The INL is part of the United States Department of Energy's complex of national laboratories. See General Information, Idaho National Laboratory, https://inl.gov/about-inl/general-information/ (last visited Mar. 3, 2021). The INL is the nation's leading center for nuclear energy research and development. Id.

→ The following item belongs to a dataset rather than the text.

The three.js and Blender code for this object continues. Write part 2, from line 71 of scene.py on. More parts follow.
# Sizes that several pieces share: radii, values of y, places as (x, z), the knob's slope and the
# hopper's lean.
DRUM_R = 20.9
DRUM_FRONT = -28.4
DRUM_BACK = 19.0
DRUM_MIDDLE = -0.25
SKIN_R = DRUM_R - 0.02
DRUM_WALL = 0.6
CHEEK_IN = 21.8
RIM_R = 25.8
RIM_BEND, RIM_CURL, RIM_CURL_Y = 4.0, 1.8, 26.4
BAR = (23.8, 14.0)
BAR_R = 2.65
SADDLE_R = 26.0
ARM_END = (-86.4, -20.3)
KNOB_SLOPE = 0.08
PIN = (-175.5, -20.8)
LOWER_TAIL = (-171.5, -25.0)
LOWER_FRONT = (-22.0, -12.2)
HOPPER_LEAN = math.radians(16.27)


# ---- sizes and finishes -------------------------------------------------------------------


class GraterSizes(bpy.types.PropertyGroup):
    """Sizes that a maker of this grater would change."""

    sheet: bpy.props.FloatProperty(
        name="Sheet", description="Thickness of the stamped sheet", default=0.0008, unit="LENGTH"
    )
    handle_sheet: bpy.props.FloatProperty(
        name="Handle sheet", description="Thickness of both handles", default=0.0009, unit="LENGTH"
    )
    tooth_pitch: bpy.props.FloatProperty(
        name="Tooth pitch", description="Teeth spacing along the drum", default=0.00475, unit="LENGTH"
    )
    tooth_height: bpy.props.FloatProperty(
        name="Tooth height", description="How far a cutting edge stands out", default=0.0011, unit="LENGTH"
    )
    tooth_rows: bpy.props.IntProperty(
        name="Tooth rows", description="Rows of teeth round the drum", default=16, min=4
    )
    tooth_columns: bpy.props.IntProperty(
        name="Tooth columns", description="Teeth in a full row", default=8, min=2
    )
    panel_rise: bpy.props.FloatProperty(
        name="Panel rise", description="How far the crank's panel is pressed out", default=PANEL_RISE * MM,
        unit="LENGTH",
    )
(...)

Plaintiffs argue that the Lovejoy Report should be excluded because (1) Lovejoy has not been disclosed as an expert, (2) the Lovejoy Report's findings do not satisfy the qualification, reliability, and helpfulness requirements of Rule 702 and Daubert, (3) the Lovejoy Report is inadmissible hearsay that does not meet the public-records exception, and (4) the Lovejoy Report would confuse and mislead the jury. Defendants respond that the Lovejoy Report is admissible under the public-records exception as "factual findings from a legally authorized investigation." See Fed. R. Evid. 803(8)(A)(iii). The Court agrees with Defendants.
First, the Lovejoy Report is the result of a "legally authorized investigation." See Lovejoy Depo. Tr. at 50:3-7 ("Q. So the investigation reported in this study was authorized by the Department of Energy under the contract number listed on the bottom of the report; is that right? A: That is correct."). Second, the Lovejoy Report sets out factual findings and conclusions regarding the CAEv2's effectiveness for INL protective security forces activities. See Mamani v. Sánchez Bustamante, 968 F.3d 1216, 1241 n.27 (11th Cir. 2020) ("[O]pinions and conclusions based on factual findings are also admissible" under Rule 803(8)(A)(iii)) (citing Beech Aircraft Corp. v. Rainey, 488 U.S. 153, 170 (1988)). Finally, the Court finds that Plaintiffs have not met their burden to demonstrate "that the source of information or other circumstances indicate a lack of trustworthiness." See Fed. R. Evid. 803(8)(B); Crawford v. ITW Food Equip. Grp., LLC, 977 F.3d 1331, 1347 (11th Cir. 2020) ("The plain language of Rule 803(8)(B) . . . provides that the burden of demonstrating a lack of trustworthiness is on the party opposing admission.").
The crux of Plaintiffs' challenge to the Lovejoy Report's trustworthiness and their argument under Rule 403 is that Lovejoy is not qualified and did not apply a proper methodology. The Court is not persuaded. Government reports admitted under Rule 803(8) are not subject to the gatekeeper provisions of Rule 702 and Daubert because they "represent the outcome of a governmental process and were relied upon for non-judicial purposes." See Christopher Phelps & Assocs., 492 F.3d 532, 542 (4th Cir. 2007); see also In re Agent Orange Prod. Liab. Litig., 611 F. Supp. 1223, 1240 (E.D.N.Y. 1985) ("[P]ublic officials who are scientists generally perform their duties accurately and faithfully."). Moreover, as Lovejoy testified in his deposition, he "spent months preparing the methodology" he used in drafting the Lovejoy Report because he "wanted to develop a comprehensive study that would be useful for our management" and "tried to make sure that if we were going to utilize [the CAEv2], that we would be protected." See Lovejoy Depo. Tr. at 240:2-242:9.
Plaintiffs also argue that Defendants' experts cannot reasonably rely on the Lovejoy Report under Rule 703 "given the unreliability of Lovejoy's testing and his lack of expertise." Pltfs. Resp. at 13 n. 55. The Court disagrees. Plaintiffs' criticisms of an expert's reliance on the Lovejoy Report bears on the weight, not the admissibility, of that expert's testimony. See In re Delta/Airtran Baggage Fee Antitrust Litig., 245 F. Supp. 3d 1343, 1361 (N.D. Ga. 2017).
Accordingly, the Lovejoy Report satisfies Rule 803(8) and does not violate Rule 403. Plaintiffs' motion to exclude it under Rules 403 and 802 is denied.
SO ORDERED, on this 7th day of March, 2021.